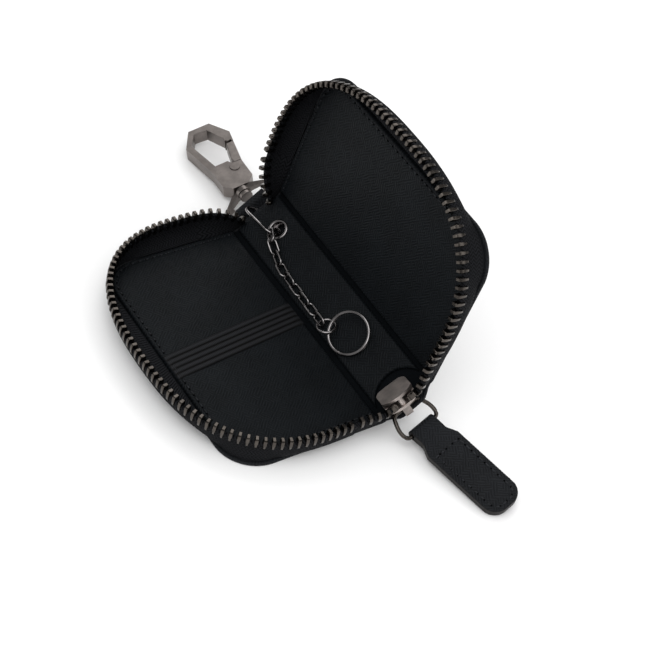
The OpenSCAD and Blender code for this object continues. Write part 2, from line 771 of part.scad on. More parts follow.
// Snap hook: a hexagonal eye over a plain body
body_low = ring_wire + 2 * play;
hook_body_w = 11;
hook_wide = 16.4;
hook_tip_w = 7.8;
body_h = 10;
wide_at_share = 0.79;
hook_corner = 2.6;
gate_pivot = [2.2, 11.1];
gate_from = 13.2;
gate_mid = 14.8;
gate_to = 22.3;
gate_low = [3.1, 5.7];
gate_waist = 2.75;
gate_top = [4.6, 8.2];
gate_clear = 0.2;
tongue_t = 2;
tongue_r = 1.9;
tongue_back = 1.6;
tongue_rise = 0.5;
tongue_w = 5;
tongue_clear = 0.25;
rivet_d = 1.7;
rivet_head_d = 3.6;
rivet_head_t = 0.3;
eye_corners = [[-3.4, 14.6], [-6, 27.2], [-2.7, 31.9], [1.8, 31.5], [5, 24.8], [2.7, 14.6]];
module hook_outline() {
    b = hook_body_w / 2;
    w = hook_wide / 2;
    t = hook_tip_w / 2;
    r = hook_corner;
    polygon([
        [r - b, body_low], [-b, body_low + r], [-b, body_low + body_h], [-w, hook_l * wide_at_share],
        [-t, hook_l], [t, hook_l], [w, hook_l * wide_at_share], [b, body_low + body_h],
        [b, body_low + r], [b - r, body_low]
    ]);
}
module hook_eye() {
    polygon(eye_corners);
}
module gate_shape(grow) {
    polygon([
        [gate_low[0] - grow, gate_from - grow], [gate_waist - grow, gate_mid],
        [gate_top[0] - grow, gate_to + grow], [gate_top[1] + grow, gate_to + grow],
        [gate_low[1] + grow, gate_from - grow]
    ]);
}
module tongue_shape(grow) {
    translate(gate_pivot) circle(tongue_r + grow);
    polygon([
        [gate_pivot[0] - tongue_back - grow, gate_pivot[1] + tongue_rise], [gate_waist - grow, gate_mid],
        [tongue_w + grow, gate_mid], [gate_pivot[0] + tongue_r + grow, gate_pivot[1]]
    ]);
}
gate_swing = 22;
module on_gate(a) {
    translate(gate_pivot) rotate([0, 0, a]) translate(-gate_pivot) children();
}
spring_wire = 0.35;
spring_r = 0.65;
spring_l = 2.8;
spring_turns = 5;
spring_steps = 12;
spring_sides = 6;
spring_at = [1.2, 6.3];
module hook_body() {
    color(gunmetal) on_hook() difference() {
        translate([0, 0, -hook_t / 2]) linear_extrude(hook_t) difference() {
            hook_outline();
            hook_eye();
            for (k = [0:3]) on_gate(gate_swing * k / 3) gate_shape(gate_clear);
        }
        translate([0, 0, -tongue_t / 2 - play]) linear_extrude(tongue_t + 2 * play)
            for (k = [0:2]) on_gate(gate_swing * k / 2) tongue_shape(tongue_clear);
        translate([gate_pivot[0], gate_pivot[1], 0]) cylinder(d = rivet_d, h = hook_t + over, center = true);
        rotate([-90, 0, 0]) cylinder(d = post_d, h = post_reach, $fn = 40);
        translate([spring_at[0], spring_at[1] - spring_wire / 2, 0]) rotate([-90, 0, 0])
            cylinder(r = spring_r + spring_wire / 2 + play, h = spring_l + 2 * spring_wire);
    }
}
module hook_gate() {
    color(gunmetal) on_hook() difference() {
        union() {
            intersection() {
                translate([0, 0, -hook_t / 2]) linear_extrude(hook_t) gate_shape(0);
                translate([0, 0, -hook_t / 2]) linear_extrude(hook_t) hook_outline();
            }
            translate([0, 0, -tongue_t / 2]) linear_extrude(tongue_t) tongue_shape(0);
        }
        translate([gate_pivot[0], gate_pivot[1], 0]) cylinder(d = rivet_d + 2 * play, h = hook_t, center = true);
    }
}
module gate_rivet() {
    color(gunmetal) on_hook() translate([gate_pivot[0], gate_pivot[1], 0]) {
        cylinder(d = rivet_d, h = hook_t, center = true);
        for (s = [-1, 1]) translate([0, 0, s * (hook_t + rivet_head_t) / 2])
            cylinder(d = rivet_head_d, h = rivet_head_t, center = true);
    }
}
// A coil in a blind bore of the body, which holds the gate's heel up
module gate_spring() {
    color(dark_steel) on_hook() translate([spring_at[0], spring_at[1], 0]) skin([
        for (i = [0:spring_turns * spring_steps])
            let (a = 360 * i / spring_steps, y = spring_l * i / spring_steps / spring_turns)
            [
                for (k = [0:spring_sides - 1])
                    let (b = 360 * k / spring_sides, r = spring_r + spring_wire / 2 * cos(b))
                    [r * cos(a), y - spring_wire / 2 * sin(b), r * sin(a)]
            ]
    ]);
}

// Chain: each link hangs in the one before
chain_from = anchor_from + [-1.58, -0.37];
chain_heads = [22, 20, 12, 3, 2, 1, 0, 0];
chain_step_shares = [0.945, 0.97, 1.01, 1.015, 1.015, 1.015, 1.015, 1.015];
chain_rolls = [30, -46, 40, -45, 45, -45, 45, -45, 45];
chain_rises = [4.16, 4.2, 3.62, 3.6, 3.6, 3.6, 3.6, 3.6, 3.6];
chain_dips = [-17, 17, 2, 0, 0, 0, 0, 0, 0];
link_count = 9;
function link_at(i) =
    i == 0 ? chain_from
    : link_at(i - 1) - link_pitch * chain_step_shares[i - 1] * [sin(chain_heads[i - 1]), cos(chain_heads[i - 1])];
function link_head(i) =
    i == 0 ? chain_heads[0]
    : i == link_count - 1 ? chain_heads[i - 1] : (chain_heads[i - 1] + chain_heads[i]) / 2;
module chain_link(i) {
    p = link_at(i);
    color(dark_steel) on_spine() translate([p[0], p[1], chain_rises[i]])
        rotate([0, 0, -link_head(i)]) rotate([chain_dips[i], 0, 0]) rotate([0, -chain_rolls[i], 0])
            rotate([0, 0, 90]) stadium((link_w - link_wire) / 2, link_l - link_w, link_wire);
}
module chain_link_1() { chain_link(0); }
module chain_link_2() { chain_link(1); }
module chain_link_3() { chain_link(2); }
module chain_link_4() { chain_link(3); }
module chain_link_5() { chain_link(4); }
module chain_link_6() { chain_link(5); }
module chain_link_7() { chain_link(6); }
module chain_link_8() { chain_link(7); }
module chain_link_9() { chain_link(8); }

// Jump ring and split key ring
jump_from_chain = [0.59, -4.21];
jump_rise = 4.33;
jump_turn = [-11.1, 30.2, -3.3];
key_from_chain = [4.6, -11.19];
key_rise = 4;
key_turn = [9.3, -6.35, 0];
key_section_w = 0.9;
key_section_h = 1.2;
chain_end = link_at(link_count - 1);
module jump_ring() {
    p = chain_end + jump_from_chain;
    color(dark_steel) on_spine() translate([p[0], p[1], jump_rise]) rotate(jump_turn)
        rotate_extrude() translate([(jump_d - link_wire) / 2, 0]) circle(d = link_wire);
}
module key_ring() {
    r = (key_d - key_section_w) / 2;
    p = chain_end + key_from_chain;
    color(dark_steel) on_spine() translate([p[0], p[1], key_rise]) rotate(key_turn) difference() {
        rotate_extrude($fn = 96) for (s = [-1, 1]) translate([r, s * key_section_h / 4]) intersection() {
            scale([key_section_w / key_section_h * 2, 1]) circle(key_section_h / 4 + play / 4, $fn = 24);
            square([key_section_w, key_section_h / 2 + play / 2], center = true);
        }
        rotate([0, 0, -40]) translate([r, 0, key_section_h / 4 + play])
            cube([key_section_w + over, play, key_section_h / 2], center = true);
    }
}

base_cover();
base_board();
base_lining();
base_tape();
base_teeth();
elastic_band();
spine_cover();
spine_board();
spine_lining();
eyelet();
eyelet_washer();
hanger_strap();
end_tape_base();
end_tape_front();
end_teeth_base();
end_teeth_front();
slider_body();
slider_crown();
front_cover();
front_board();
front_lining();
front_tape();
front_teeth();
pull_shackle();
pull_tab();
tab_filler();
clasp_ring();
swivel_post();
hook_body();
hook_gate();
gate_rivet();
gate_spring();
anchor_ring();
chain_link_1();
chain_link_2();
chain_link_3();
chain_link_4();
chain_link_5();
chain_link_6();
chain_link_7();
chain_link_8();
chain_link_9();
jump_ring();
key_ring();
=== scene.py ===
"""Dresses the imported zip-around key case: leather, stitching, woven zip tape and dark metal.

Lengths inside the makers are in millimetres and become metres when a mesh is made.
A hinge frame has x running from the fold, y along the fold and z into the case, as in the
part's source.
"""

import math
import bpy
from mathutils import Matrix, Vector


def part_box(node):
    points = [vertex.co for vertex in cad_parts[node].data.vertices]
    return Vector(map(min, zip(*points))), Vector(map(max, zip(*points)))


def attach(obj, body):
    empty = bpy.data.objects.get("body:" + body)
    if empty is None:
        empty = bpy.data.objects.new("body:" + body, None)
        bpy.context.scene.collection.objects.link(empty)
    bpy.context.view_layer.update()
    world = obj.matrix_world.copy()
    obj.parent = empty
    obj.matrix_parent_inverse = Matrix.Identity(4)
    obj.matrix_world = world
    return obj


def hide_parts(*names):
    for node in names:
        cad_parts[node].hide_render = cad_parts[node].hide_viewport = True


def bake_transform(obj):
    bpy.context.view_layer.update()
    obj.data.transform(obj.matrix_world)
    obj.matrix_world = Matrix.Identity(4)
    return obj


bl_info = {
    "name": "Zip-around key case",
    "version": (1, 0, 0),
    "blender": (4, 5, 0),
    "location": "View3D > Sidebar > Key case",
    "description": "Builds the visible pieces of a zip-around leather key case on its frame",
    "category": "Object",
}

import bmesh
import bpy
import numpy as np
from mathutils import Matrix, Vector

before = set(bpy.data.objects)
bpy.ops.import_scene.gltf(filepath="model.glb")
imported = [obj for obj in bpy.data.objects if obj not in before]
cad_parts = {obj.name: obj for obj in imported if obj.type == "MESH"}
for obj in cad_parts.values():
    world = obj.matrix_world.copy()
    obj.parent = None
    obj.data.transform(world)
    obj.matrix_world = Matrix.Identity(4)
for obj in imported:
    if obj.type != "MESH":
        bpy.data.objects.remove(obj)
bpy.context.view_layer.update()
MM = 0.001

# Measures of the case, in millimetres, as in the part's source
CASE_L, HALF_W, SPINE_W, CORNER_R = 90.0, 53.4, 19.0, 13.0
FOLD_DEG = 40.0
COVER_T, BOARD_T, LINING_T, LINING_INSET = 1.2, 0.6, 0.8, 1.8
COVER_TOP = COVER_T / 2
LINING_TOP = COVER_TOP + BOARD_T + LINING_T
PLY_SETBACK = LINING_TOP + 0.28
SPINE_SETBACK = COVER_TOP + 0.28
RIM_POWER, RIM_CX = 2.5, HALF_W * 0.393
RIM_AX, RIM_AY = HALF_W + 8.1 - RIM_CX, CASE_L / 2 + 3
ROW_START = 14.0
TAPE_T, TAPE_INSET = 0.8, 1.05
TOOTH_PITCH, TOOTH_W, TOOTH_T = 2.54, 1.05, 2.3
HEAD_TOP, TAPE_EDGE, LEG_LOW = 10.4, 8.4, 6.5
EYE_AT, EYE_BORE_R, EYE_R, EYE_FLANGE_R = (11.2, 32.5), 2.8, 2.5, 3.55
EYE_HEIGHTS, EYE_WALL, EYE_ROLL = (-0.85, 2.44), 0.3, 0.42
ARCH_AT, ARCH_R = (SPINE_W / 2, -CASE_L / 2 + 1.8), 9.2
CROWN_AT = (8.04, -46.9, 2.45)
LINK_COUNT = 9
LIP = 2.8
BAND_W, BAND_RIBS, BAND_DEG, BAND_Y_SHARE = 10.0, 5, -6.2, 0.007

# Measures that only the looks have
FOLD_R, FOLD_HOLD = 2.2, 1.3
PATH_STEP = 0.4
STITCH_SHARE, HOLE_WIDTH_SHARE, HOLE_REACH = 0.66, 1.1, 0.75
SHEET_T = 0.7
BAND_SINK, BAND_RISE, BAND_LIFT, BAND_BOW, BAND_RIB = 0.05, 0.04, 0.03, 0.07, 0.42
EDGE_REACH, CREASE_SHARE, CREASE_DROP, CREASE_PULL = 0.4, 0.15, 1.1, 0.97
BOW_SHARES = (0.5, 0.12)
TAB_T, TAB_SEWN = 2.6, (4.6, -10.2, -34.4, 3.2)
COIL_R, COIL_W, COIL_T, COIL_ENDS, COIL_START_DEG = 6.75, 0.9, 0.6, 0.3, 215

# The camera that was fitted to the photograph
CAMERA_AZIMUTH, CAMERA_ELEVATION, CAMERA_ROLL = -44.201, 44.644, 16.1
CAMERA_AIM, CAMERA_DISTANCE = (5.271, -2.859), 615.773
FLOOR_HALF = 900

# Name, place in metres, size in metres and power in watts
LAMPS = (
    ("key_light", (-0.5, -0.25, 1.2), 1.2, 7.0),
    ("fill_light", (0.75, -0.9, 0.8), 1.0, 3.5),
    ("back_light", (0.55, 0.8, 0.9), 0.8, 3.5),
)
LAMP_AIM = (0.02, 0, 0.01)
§
What to do
Transcribe exactly, and only, the lines beginning at the line containing "hanger_strap();" and ending at the line containing "for node in", both inclusive.

Task result
hanger_strap();
end_tape_base();
end_tape_front();
end_teeth_base();
end_teeth_front();
slider_body();
slider_crown();
front_cover();
front_board();
front_lining();
front_tape();
front_teeth();
pull_shackle();
pull_tab();
tab_filler();
clasp_ring();
swivel_post();
hook_body();
hook_gate();
gate_rivet();
gate_spring();
anchor_ring();
chain_link_1();
chain_link_2();
chain_link_3();
chain_link_4();
chain_link_5();
chain_link_6();
chain_link_7();
chain_link_8();
chain_link_9();
jump_ring();
key_ring();
=== scene.py ===
"""Dresses the imported zip-around key case: leather, stitching, woven zip tape and dark metal.

Lengths inside the makers are in millimetres and become metres when a mesh is made.
A hinge frame has x running from the fold, y along the fold and z into the case, as in the
part's source.
"""

import math
import bpy
from mathutils import Matrix, Vector


def part_box(node):
    points = [vertex.co for vertex in cad_parts[node].data.vertices]
    return Vector(map(min, zip(*points))), Vector(map(max, zip(*points)))


def attach(obj, body):
    empty = bpy.data.objects.get("body:" + body)
    if empty is None:
        empty = bpy.data.objects.new("body:" + body, None)
        bpy.context.scene.collection.objects.link(empty)
    bpy.context.view_layer.update()
    world = obj.matrix_world.copy()
    obj.parent = empty
    obj.matrix_parent_inverse = Matrix.Identity(4)
    obj.matrix_world = world
    return obj


def hide_parts(*names):
    for node in names:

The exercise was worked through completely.